Ironically, the drought is giving a short-term boost to livestock haulers, as Midwest cattlemen, desperate to save their herds without selling out, are shipping livestock hundreds of miles to get them out of the drought zone.
Allen Anderson, owner of Har Livestock Dispatch Inc., Holdrege, Neb., said he’s been dispatching about six trucks a day loaded with cattle bound for feedlots in Oklahoma and Texas, but also as far away as Minnesota, Wisconsin and California.
While many cattlemen ship, others hope for rain. But the drought will force them to either sell or ship, Anderson said. “We’re getting into a situation where people are going to have to make a major decision.”

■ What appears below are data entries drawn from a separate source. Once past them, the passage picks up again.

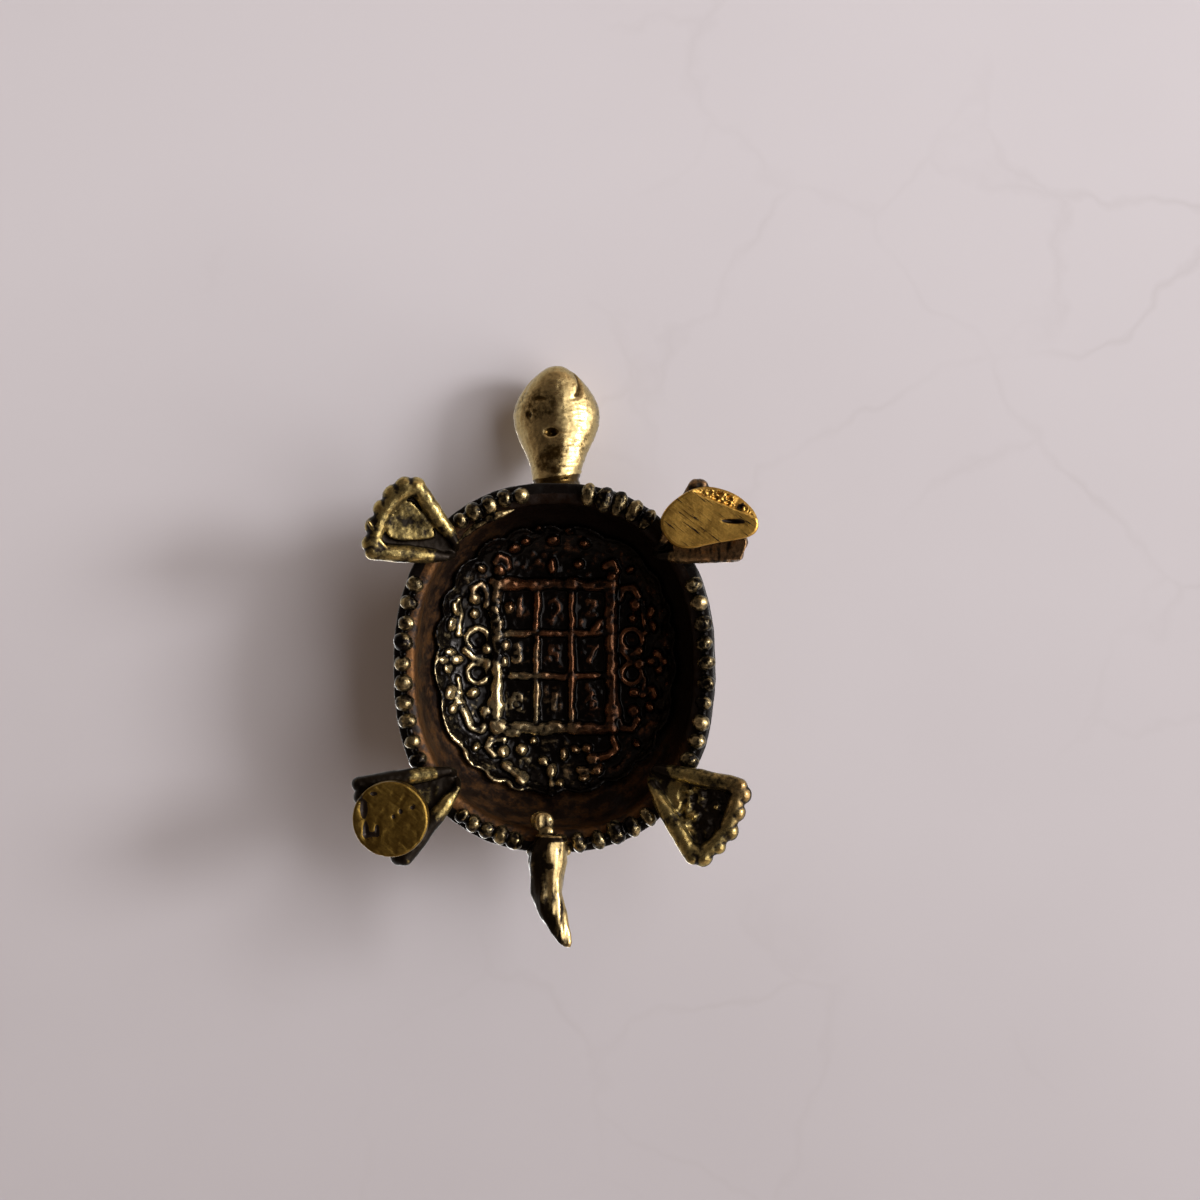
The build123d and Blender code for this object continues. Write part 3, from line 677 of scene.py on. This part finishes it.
def head_stain(place, worn):
    """Black braze and painted shade round the neck's root under the flange, grime in the mouth and the pits,
    and two olive patches below that are a painted reflection.
    """
    if place.z > 16.5 + 0.3 * abs(place.y + 37):
        return worn
    if hypot(place.x - 2.3, place.y + 25.3) < 1.1 and place.z < 12.5:
        return worn + 2
    # the neck's root under the flange is darkened: black braze and painted shade
    dirt_and_painted_shade = 9 * ramp(place.z, 16.5, 13.5) * ramp(place.y + 0.14 * place.x, -27.7, -27.1)
    for x, y, width, length, depth in throat_pits:
        dirt_and_painted_shade += 12 * depth * hill((place.x - x) / width, (place.y - y) / length)
    # painted reflection: the two dark olive patches
    for x, y, half_width, half_length in olive_reflection_patches:
        dirt_and_painted_shade += 1.5 * ramp(hypot((place.x - x) / half_width, (place.y - y) / half_length), 1.25, 0.9)
    if place.x > 0.6 and -44.8 < place.y < -40.2:
        dirt_and_painted_shade += 2.5 * hill((place.z - 17.5 + 0.64 * (place.y + 45)) / 0.3)
    return worn + 0.7 - dirt_and_painted_shade


head_shape = bmesh.new()
loft(head_shape, [(0.15, *ring) for ring in head_rings])
for side in (-1, 1):
    lump(head_shape, (side * 4.3, -39.9, 20.9), (2.3, 2.7, 2.3), side * 35)
    lump(head_shape, (side * 4.75, -40.3, 21.1), (1.4, 1.7, 1.4), side * 35)
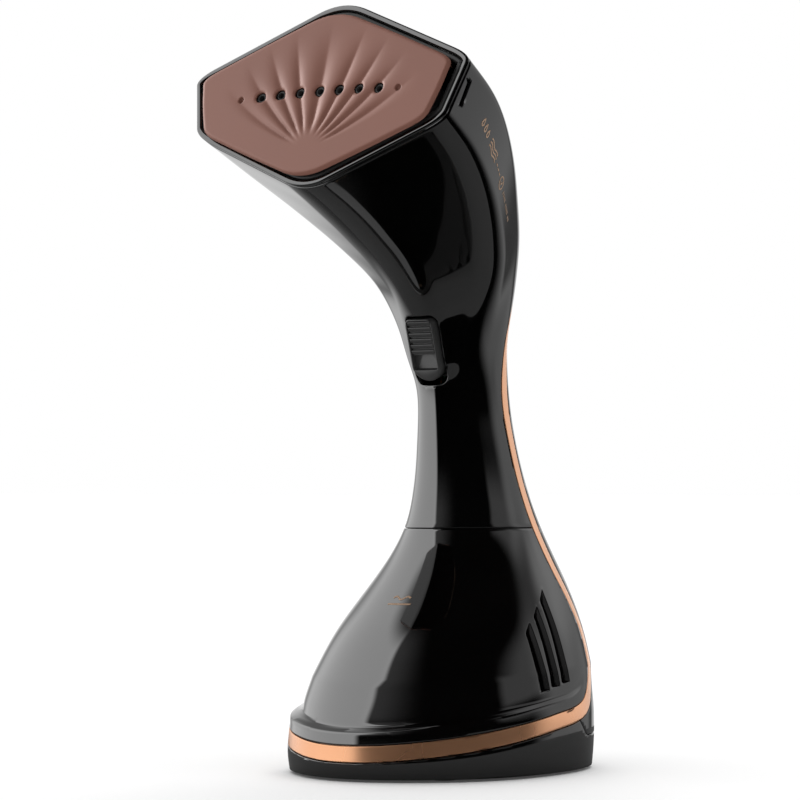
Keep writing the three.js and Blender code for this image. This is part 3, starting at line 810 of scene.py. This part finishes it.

Larry Johnson, president of the Nebraska Trucking Association, said his state’s farmers and cattlemen face a dilemma. “They have decide: ‘Do we water the corn or water the cattle?’” he said.
Johnson said it’s too early to tell exactly how the drought will affect his member companies.
The drought has prompted Missouri to issue special overweight hauling permits to help farmers move hay for livestock. The fee-free permit is good through Dec. 31.
Samson said he believes that when harvest season begins in the fall, the true extent of the drought’s devastation will become evident.
“A month ago, this wasn’t much of an issue,” he said. “But this month, we’ve been hearing from governors declaring some counties disaster areas. You usually see these declarations in the fall. When you hear of them in July and August, it’s not a good thing.”
Water levels on the Mississippi River are 15 feet below its level at this time last year because of the drought, said Dave Berretta, chief of the hydrology branch of the U.S. Army Corps of Engineers in Memphis, Tenn. “But there’s little navigation issues. The towing industry is simply light-loading barges and restricting tow sizes,” he said.
Many loads at Oakley Barge Line Inc., North Little Rock, Ark., are down about a quarter, said dispatcher Josh Childress.
“Each barge is carrying less cargo, so there may be a need for more trips,” he said. But as long as the river stays open, little freight will be shifted to rail or truck, Childress predicted.